Founding director of the Center for Law, Health & Society Charity Scott is retiring after 33 years with Georgia State Law. Scott was instrumental in developing the College of Law to be the accredited school it is today. The health law program has been ranked in the top 10 in the country consistently over the past decade, currently sitting at the #2 program in the nation.
Scott started the health law program with a single course in 1987. Through private grants and funding from the university’s Second Century Initiative, Scott was able to help recruit ten more faculty over the years for the health law program, which now offers an extensive array of cutting-edge health law courses. Holding joint faculty appointments in business and public health at the university, she developed dual degrees with these disciplines. She created the first certificate program at the law school and championed curricular development around core competencies for health law.
Scott co-founded the nationally recognized Health Law Partnership (HeLP) with Children’s Healthcare of Atlanta and the Atlanta Legal Aid Society. She was the first director of the HeLP Legal Services Clinic at the law school, which she helped to launch in order to promote interdisciplinary clinical education and public service for law, medical and graduate students.
Scott’s strong commitment to interdisciplinary education was reflected in her long-term collaborations with Emory University’s medical school faculty to teach bioethics in joint classes with law and medical students. She received the Heroes in Health Care Ethics award for her work with Emory’s Center for Ethics.
“The reason I do what I do is because it’s just a lot of fun,” Scott said. “Everything I’ve been able to do at Georgia State and with other educational and community partners has been because it’s interesting and because I’ve felt it’s been important to do.
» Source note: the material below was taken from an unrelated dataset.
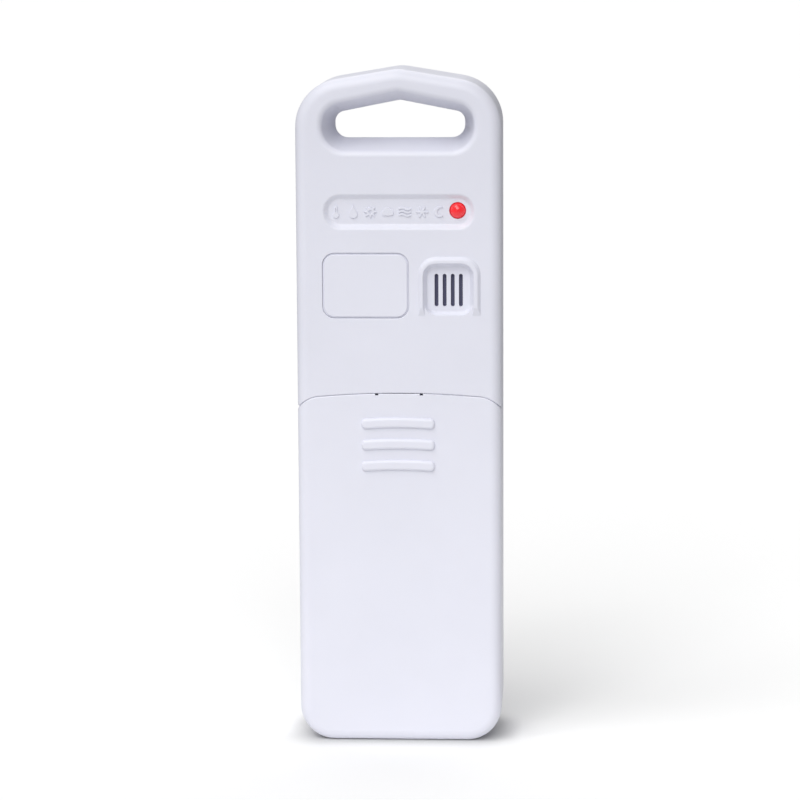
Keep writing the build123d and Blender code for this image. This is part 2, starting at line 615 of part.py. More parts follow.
def on_board_front(x, z, width, height, rise):
    """A rectangular component on the front face of the board."""
    return block(x - width / 2, x + width / 2, BOARD_FRONT_Y - rise, BOARD_FRONT_Y,
                 z - height / 2, z + height / 2)


def on_board_back(x, z, width, height, rise):
    """A rectangular component on the rear face of the board."""
    back = BOARD_FRONT_Y + BOARD_THICKNESS
    return block(x - width / 2, x + width / 2, back, back + rise, z - height / 2, z + height / 2)


def controller_chip():
    """A flat package with gull-wing leads down both sides."""
    x, z = CHIP_CENTRE
    chip = on_board_back(x, z, *CHIP_SIZE)
    for index in range(CHIP_LEAD_COUNT):
        lead_z = z + (index - (CHIP_LEAD_COUNT - 1) / 2) * CHIP_LEAD_PITCH
        chip += on_board_back(x, lead_z, *CHIP_LEAD_SIZE)
    return chip


def crystal_can():
    """A low metal can with rounded ends, lying on the board."""
    width, height, rise = CRYSTAL_SIZE
    back = BOARD_FRONT_Y + BOARD_THICKNESS
    return slab(Pos(*CRYSTAL_CENTRE) * SlotOverall(width, height), back, back + rise)


def radio_resonator():
    """A small round metal can that sets the transmit frequency."""
    x, z = RESONATOR_CENTRE
    flange_radius, can_radius = RESONATOR_RADII
    flange_height, can_height = RESONATOR_HEIGHTS
    back = BOARD_FRONT_Y + BOARD_THICKNESS
    flange = rod(x, z, flange_radius, back, back + flange_height)
    return flange + rod(x, z, can_radius, back + flange_height, back + can_height)


def antenna_coil():
    """A sprung wire aerial lying across the board's rear face."""
    coil = Helix(pitch=COIL_PITCH, height=COIL_LENGTH, radius=COIL_RADIUS)
    section = Plane(coil @ 0, z_dir=coil % 0) * Circle(COIL_WIRE)
    wire = sweep(section, path=coil, is_frenet=True)
    x, z = COIL_CENTRE
    y = BOARD_FRONT_Y + BOARD_THICKNESS + COIL_RADIUS + 2 * COIL_WIRE
    return Pos(x, y, z) * Rot(0, 90, 0) * wire


def filter_capacitor():
    """A round electrolytic can lying across the board."""
    x, z = CAPACITOR_CENTRE
    y = BOARD_FRONT_Y + BOARD_THICKNESS + CAPACITOR_RADIUS
    return Pos(x, y, z) * Rot(0, 90, 0) * Cylinder(CAPACITOR_RADIUS, CAPACITOR_LENGTH)


def humidity_sensor():
    """A small perforated block behind the vent."""
    x, z = VENT_CENTRE
    body = on_board_front(x, z, *SENSOR_SIZE)
    face_y = BOARD_FRONT_Y - SENSOR_SIZE[2]
    places = (-1.5, -0.5, 0.5, 1.5)
    for column in places:
        for row in places:
            hole_x = x + column * SENSOR_HOLE_PITCH[0]
            hole_z = z + row * SENSOR_HOLE_PITCH[1]
            body -= rod(hole_x, hole_z, SENSOR_HOLE_RADIUS, face_y - PAST, face_y + SENSOR_HOLE_DEPTH)
    return body


def temperature_bead():
    """A thermistor: a small bead on two wires."""
    bead_x, z = VENT_CENTRE[0] + BEAD_OFFSET_X, VENT_CENTRE[1]
    bead = Pos(bead_x, BOARD_FRONT_Y - BEAD_STANDOFF, z) * Sphere(BEAD_RADIUS)
    for x in (bead_x - 0.5, bead_x + 0.5):
        bead += rod(x, z, BEAD_WIRE_RADIUS, BOARD_FRONT_Y - BEAD_WIRE_LENGTH, BOARD_FRONT_Y)
    return bead


# ---------------------------------------------------------------- channel switch

def switch_space(half_width, half_height, y_from, y_to):
    """A box centred on the channel switch."""
    x, z = SWITCH_CENTRE
    return block(x - half_width, x + half_width, y_from, y_to, z - half_height, z + half_height)


def channel_switch_housing():
    """The can of the slide switch, with the slot that its slider runs in."""
    width, depth, height = SWITCH_SIZE
    front = BOARD_FRONT_Y - depth
    slot_width, slot_height = SWITCH_SLOT
    housing = switch_space(width / 2, height / 2, front, BOARD_FRONT_Y)
    housing -= switch_space(width / 2 - SWITCH_WALL, height / 2 - SWITCH_WALL,
                            front + SWITCH_WALL, BOARD_FRONT_Y - SWITCH_WALL)
    housing -= switch_space(slot_width / 2, slot_height / 2, front - PAST, front + 2 * SWITCH_WALL)
    return housing


def channel_switch_slider():
    """The slider: a base trapped in the can and the finger knob in front."""
    front = BOARD_FRONT_Y - SWITCH_SIZE[1]
    width, thickness, height = SLIDER_BASE
    base_front = front + SWITCH_WALL + SLIDER_RUNNING_GAP
    base = switch_space(width / 2, height / 2, base_front, base_front + thickness)
    knob_width, knob_height = SLIDER_KNOB
    return base + switch_space(knob_width / 2, knob_height / 2, front - SLIDER_PROUD, base_front + thickness)


# ---------------------------------------------------------------- batteries

def battery_tray():
    """The moulded cradle for two cells, with lips that the cover's rails hook behind."""
    w = TRAY_HALF_WIDTH
    floor_y = TRAY_BACK_Y - TRAY_FLOOR
    low = TRAY_BOTTOM_Z + TRAY_END
    high = TRAY_TOP_Z - TRAY_END
    tray = block(-w, w, TRAY_FRONT_Y, TRAY_BACK_Y, TRAY_BOTTOM_Z, TRAY_TOP_Z)
    tray -= block(-w + TRAY_SIDE, w - TRAY_SIDE, TRAY_FRONT_Y - PAST, floor_y, low, high)
    lip_width, lip_depth = TRAY_LIP
    inner_x = w - TRAY_SIDE / 2
    for low_x, high_x in ((-w - lip_width, -inner_x), (inner_x, w + lip_width)):
        tray += block(low_x, high_x, TRAY_FRONT_Y, TRAY_FRONT_Y + lip_depth,
                      TRAY_BOTTOM_Z + TRAY_LIP_END, TRAY_TOP_Z - TRAY_LIP_END)
    foot, crest = [width / 2 for width in RIDGE_WIDTHS]
    foot_y = floor_y + TRAY_FLOOR / 2
    ridge = Polyline((-crest, floor_y - RIDGE_HEIGHT), (crest, floor_y - RIDGE_HEIGHT), (foot, floor_y),
                     (foot, foot_y), (-foot, foot_y), (-foot, floor_y), close=True)
    tray += extrude(Pos(0, 0, low) * make_face(ridge), high - low)
    for x in (-CELL_X, CELL_X):
        for z in (TRAY_BOTTOM_Z + TRAY_END / 2, TRAY_TOP_Z - TRAY_END / 2):
            tray -= block(x - NOTCH_HALF_WIDTH, x + NOTCH_HALF_WIDTH, TRAY_FRONT_Y - PAST, NOTCH_FLOOR_Y,
                          z - TRAY_END, z + TRAY_END)
    return tray


def cell_base_z(nub_up):
    """Height of the flat end of a cell: the nub end rests against its plate."""
    reach = TRAY_END + CONTACT_THICKNESS + DIMPLE_HEIGHT + CELL_NUB_HEIGHT
    if nub_up:
        return TRAY_TOP_Z - reach - CELL_LENGTH
    return TRAY_BOTTOM_Z + reach


def aa_cell(x, nub_up):
    """A steel can with its positive nub."""
    base_z = cell_base_z(nub_up)
    can = Pos(x, CELL_Y, base_z + CELL_LENGTH / 2) * Cylinder(CELL_RADIUS, CELL_LENGTH)
    can = fillet(can.edges().filter_by(GeomType.CIRCLE), CELL_EDGE)
    nub_z = base_z + CELL_LENGTH + CELL_NUB_HEIGHT / 2 if nub_up else base_z - CELL_NUB_HEIGHT / 2
    return can + Pos(x, CELL_Y, nub_z) * Cylinder(CELL_NUB_RADIUS, CELL_NUB_HEIGHT)


def aa_sleeve(x, nub_up):
    """The printed film wrapped round a cell."""
    base_z = cell_base_z(nub_up)
    length = CELL_LENGTH - 2 * SLEEVE_SHORT
    middle = Pos(x, CELL_Y, base_z + CELL_LENGTH / 2)
    return middle * (Cylinder(CELL_RADIUS + SLEEVE_THICKNESS, length) - Cylinder(CELL_RADIUS, length))


def contact_z(at_top):
    """Height of the middle of a contact's plate, which lies against the end wall of the tray."""
    if at_top:
        return TRAY_TOP_Z - TRAY_END - CONTACT_THICKNESS / 2
    return TRAY_BOTTOM_Z + TRAY_END + CONTACT_THICKNESS / 2


def contact_square(x, z):
    """The square plate of a contact."""
    return Pos(x, CELL_Y + CONTACT_SHIFT_Y, z) * Box(CONTACT_SIZE, CONTACT_SIZE, CONTACT_THICKNESS)


def contact_plate(x, at_top):
    """A pressed metal plate with a raised dimple that the nub rests against."""
    towards_cell = -1 if at_top else 1
    z = contact_z(at_top)
    dimple_z = z + towards_cell * (CONTACT_THICKNESS + DIMPLE_HEIGHT) / 2
    return contact_square(x, z) + Pos(x, CELL_Y, dimple_z) * Cylinder(DIMPLE_RADIUS, DIMPLE_HEIGHT)


def contact_spring(x, at_top):
    """A coil spring on its plate, pressed against the flat end of a cell."""
    gap = cell_base_z(True) - contact_z(False) - CONTACT_THICKNESS / 2
    height = gap - 2 * SPRING_SEAT * SPRING_WIRE
    coil = Helix(pitch=height / SPRING_TURNS, height=height, radius=SPRING_RADIUS)
    section = Plane(coil @ 0, z_dir=coil % 0) * Circle(SPRING_WIRE)
    wire = sweep(section, path=coil, is_frenet=True)
    plate_z = contact_z(at_top)
    lift = CONTACT_THICKNESS / 2 + SPRING_WIRE * SPRING_SEAT
    if at_top:
        wire = Pos(x, CELL_Y, plate_z - lift) * Rot(180, 0, 0) * wire
    else:
        wire = Pos(x, CELL_Y, plate_z + lift) * wire
    return Compound(children=[contact_square(x, plate_z), wire])


def bridge_strip():
    """The strip across the bottom that joins the two cells in series."""
    z = TRAY_BOTTOM_Z + TRAY_END
    end_x = CELL_X - CONTACT_SIZE / 2
    return block(-end_x, end_x, CELL_Y - STRIP_HALF_DEPTH, CELL_Y + STRIP_HALF_DEPTH,
                 z, z + CONTACT_THICKNESS)


def contact_tab(x):
    """A strip from a top contact up to the back of the board's tab."""
    y_from = BOARD_FRONT_Y + BOARD_THICKNESS
    return block(x - TAB_HALF_WIDTH, x + TAB_HALF_WIDTH, y_from, y_from + CONTACT_THICKNESS,
                 TRAY_TOP_Z - TRAY_END, BOARD_TAB_Z + TAB_OVERLAP)


# ---------------------------------------------------------------- screws

def screw(x, z, radius, head_radius, head, length, head_back_y):
    """A pan-head screw driven from the back, with a cross recess."""
    shank = rod(x, z, radius, head_back_y - head - length, head_back_y - head)
    cap = rod(x, z, head_radius, head_back_y - head, head_back_y)
    cap = fillet(edges_at_depth(cap, head_back_y), head * 0.35)
    arm = head_radius * 0.62
    for half_x, half_z in ((arm, CROSS_HALF_WIDTH), (CROSS_HALF_WIDTH, arm)):
        cap -= block(x - half_x, x + half_x, head_back_y - head * 0.6, head_back_y + PAST,
                     z - half_z, z + half_z)
    return shank + cap


def case_screws():
    """The four screws that hold the two shells together, sunk into the back."""
    back_y = BACK_Y - CASE_SCREW_SINK
    size = (CASE_SCREW_RADIUS, CASE_SCREW_HEAD_RADIUS, CASE_SCREW_HEAD, CASE_SCREW_LENGTH)
    return Compound(children=[screw(x, z, *size, back_y) for x, z in CASE_SCREWS])


def board_screws():
    """The two screws that hold the board to its bosses."""
    back_y = BOARD_FRONT_Y + BOARD_THICKNESS + BOARD_SCREW_HEAD
    size = (BOARD_SCREW_RADIUS, BOARD_SCREW_HEAD_RADIUS, BOARD_SCREW_HEAD, BOARD_SCREW_LENGTH)
    return Compound(children=[screw(x, z, *size, back_y) for x, z in BOARD_SCREWS])


nodes = {
    "front_shell": front_shell(),
    "rear_shell": rear_shell(),
    "battery_cover": battery_cover(),
    "label_plate": label_plate(),
    "status_led": status_led(),
    "led_leads": led_leads(),
    "dust_filter": dust_filter(),
    "circuit_board": circuit_board(),
    "controller_chip": controller_chip(),
    "crystal_can": crystal_can(),
    "radio_resonator": radio_resonator(),
    "antenna_coil": antenna_coil(),
    "filter_capacitor": filter_capacitor(),
    "humidity_sensor": humidity_sensor(),
    "temperature_bead": temperature_bead(),
    "channel_switch_housing": channel_switch_housing(),
    "channel_switch_slider": channel_switch_slider(),
    "battery_tray": battery_tray(),
    "aa_cell_left": aa_cell(-CELL_X, True),
    "aa_cell_right": aa_cell(CELL_X, False),
    "aa_sleeve_left": aa_sleeve(-CELL_X, True),
    "aa_sleeve_right": aa_sleeve(CELL_X, False),
    "positive_contact_top": contact_plate(-CELL_X, True),
    "positive_contact_bottom": contact_plate(CELL_X, False),
    "negative_spring_top": contact_spring(CELL_X, True),
    "negative_spring_bottom": contact_spring(-CELL_X, False),
    "bridge_strip": bridge_strip(),
    "contact_tab_positive": contact_tab(-CELL_X),
    "contact_tab_negative": contact_tab(CELL_X),
    "case_screws": case_screws(),
    "board_screws": board_screws(),
}

os.makedirs("parts", exist_ok=True)
for name, shape in nodes.items():
    export_step(shape, f"parts/{name}.step")
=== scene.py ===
import json
import math

import bpy
from mathutils import Matrix, Vector


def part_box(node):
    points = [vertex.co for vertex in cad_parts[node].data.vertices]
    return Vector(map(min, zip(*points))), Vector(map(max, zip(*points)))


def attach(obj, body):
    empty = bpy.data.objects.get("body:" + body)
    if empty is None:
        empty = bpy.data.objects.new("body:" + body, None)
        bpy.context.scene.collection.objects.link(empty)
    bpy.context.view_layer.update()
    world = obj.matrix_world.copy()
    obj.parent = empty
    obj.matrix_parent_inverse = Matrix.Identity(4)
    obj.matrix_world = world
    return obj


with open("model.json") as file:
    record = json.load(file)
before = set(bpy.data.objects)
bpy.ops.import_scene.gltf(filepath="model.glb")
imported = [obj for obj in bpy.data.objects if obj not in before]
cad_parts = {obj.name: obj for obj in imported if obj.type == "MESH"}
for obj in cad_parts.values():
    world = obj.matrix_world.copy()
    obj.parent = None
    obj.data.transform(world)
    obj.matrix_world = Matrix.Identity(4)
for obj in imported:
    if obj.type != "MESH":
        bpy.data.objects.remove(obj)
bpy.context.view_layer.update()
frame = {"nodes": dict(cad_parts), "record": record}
nodes = frame["nodes"]

MM = 0.001

# The camera stands a little to the object's right, above it, and looks down at it. Its distance and
# height are in metres, its lens and sensor in millimetres.
CAMERA_DISTANCE = 0.600
CAMERA_AZIMUTH = math.radians(3.179)
CAMERA_HEIGHT = 0.1569
CAMERA_PITCH = math.radians(8.606)
CAMERA_YAW = math.radians(0.034)
CAMERA_ROLL = math.radians(-0.317)
CAMERA_LENS = 139.43
CAMERA_SENSOR_WIDTH = 36
CAMERA_CLIP = (0.01, 100)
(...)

Georgia State Law has given me the tremendous freedom to follow my passions and interests wherever they may lead me.”
Scott had a long-standing commitment to building bridges between academia and the real world of lawyers and legal practice. She helped to launch and develop the health law sections of the both ABA and the State Bar of Georgia, where she held leadership positions for years.
In recent years Scott expanded her teaching and research interests beyond health law. She earned a master’s degree in conflict management and taught negotiation and mediation in order to better prepare law students to resolve clients’ problems and disputes in non-adversarial ways. She created the mindfulness training program at the law school and developed other wellness initiatives for law students in order to support their health and well-being.
“I hope that Georgia State Law continues to put law students at the center of its mission, and that increasingly it will develop programs that nurture students in a holistic way that supports every dimension of their well-being and health, for this will support them both as people and as professionals,” she said.